Cameroun| Jean Nkuete, l’homme dans l’ombre qui orchestre la campagne de Paul Biya

« Le vrai pouvoir est celui qu’on ne montre pas ». Cette maxime, que l’on pourrait croire écrite pour les coulisses du Cameroun, semble taillée sur mesure pour Jean Nkuete. Derrière les mégas meetings qui embrasent Yaoundé, Bafoussam, Maroua et ailleurs, derrière les bus de militants, les gradins enfiévrés, les camions de sonorisation et les banderoles à l’effigie du président-candidat, se dresse une silhouette discrète et essentielle.

Secrétaire général du Comité central du RDPC, Jean Nkuete, méthodique et imperturbable, orchestre la campagne de Paul Biya comme un vieux maître dirigeant sa partition. Dans l’ombre du pouvoir, il veille à la discipline, à la cohérence et au rythme d’un parti qu’il connaît mieux que quiconque. Voici dix choses à savoir sur celui qui, sans jamais élever la voix, fait battre le cœur du système Biya.

1. L’ombre qui dirige la lumière

À Yaoundé, lors du lancement officiel de la campagne, les caméras fixaient Paul Biya ( son affiche sur le grand mur de l’hôtel de ville) . Mais dans les coulisses, un autre regard scrutait la foule, les mouvements, les timings, les visages des différents membres du gouvernement.

Jean Nkuete, costume sobre, allure contenue, carnet à la main. Il ne prononce pas de slogans ; il vérifie, ajuste, veille. Quelques semaines plus tard, à Bafoussam, il est encore là, coordonnant les derniers détails de campagne de l’élection présidentielle. Demain, sauf surprise, il sera à Maroua, avec le chef de l’État pour s’assurer que le Nord résonne à l’unisson du Sud et de l’Ouest.

2. L’homme de Balessing

Né en 1944 à Balessing, dans la Menoua, Jean Nkuete appartient à cette génération d’élites bamilékés formées dans la rigueur et le catholicisme. Ses années au Lycée du Manengouba à Nkongsamba, puis à l’Université catholique de Milan et à l’École de développement économique de Rome, ont façonné un économiste plus cartésien que charismatique. Docteur en sciences économiques, il rentre au Cameroun en 1969, entre au ministère du Plan et devient rapidement chef du département de la planification générale.

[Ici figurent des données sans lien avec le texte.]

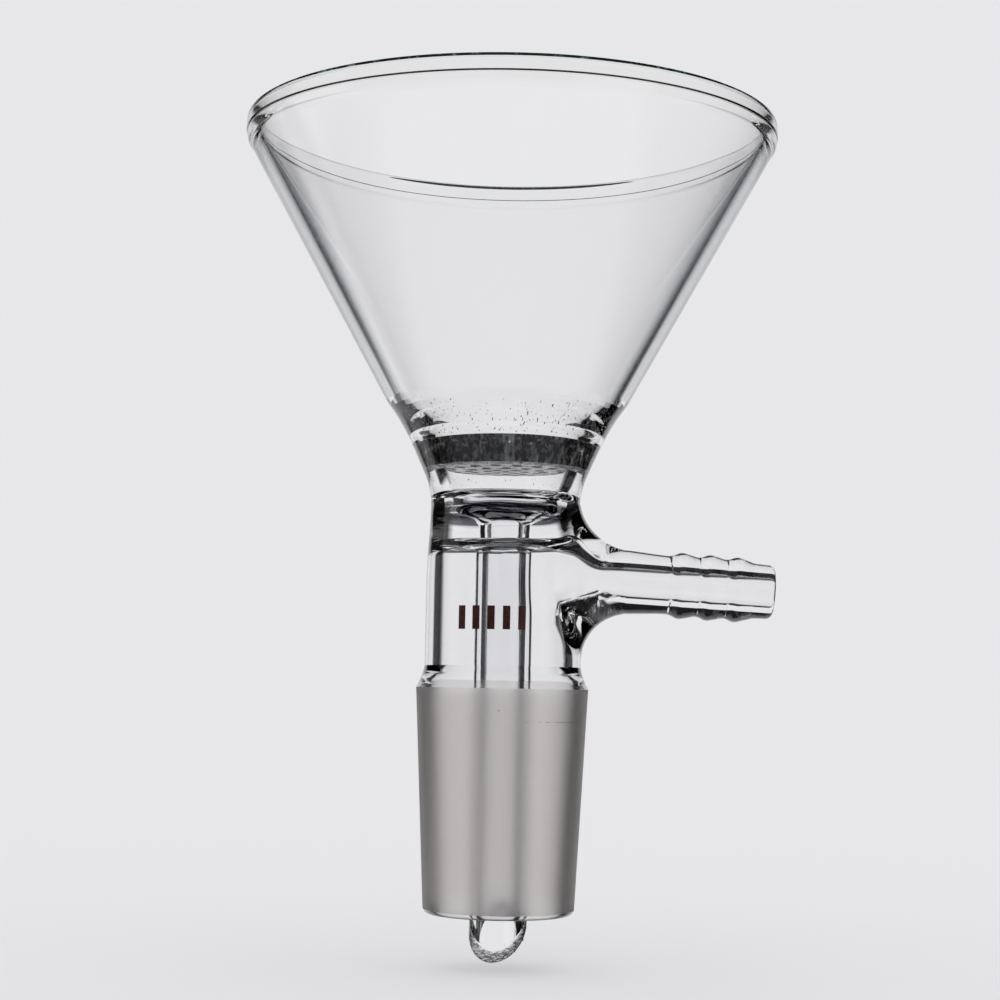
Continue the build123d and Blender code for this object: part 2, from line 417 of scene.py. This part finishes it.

3. Le disciple des pionniers

À la fin des années 1960, un nom revient souvent dans les cercles intellectuels bamilékés : Samuel Kamé. C’est lui, idéologue de l’Union nationale camerounaise (UNC), qui repère le jeune technocrate et le place dans les circuits du pouvoir. Grâce à Jean Keutcha, ministre et autre figure tutélaire, Nkuete gravit les échelons. De la planification générale, il passe à la direction des affaires économiques et techniques de la primature en 1975, alors que Paul Biya en est le chef. C’est le début d’une fidélité qui ne se démentira jamais.

4. L’allié du Sphinx

Quand Paul Biya accède à la présidence en 1982, Jean Nkuete fait partie du premier cercle. En 1983, il devient vice-secrétaire général de la présidence, avec rang de ministre. Trois ans plus tard, Biya le promeut secrétaire général du gouvernement. Dans ce rôle, il apprend à manœuvrer entre les ministères, à coordonner sans heurter, à imposer sans paraître. Déjà, il incarne ce profil rare : celui de l’homme indispensable qui n’a jamais besoin de s’imposer.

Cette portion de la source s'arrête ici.